Pet peeves aside, though, I seriously dislike the idea that an anime made about an RPG would just be a retelling of the game’s story, and I don’t think I’m being unreasonable here. I am not a baby penguin. I do not enjoy my meals regurgitated to me. Whoever makes the decisions on these matters, take the stuff I like, the stuff enough fans liked to warrant further focus, and go forward with it.
* A sentiment which, in that particular case, I can sympathize with. Tolkien had some awesome ideas and creativity, but sweet heavens, he had a ponderous and dry writing style.

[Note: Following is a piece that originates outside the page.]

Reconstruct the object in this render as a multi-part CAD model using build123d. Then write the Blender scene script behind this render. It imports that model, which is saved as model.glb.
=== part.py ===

** As a note, I would like to say that a new story such as I mention should, of course, still be related to and based on the video game in some way. I’m not looking for something like the Wild Arms: Twilight Venom anime, which, as far as I could tell, had no actual connection to any Wild Arms game and only had any relation to the series through using certain basic concepts like the ARMS weapons and Crimson Noble species (and even then, many of these things seemed only loosely based on the original concepts found in the games). The anime should have some strong, solid relationship to the original games, because otherwise, why the heck name it after the game series to begin with? If you took the words “Wild Arms” out of the title of that anime, you’d sooner think of it as its own show than anything related to the game series.
*** For new readers: It’s a lot. I think about them a lot.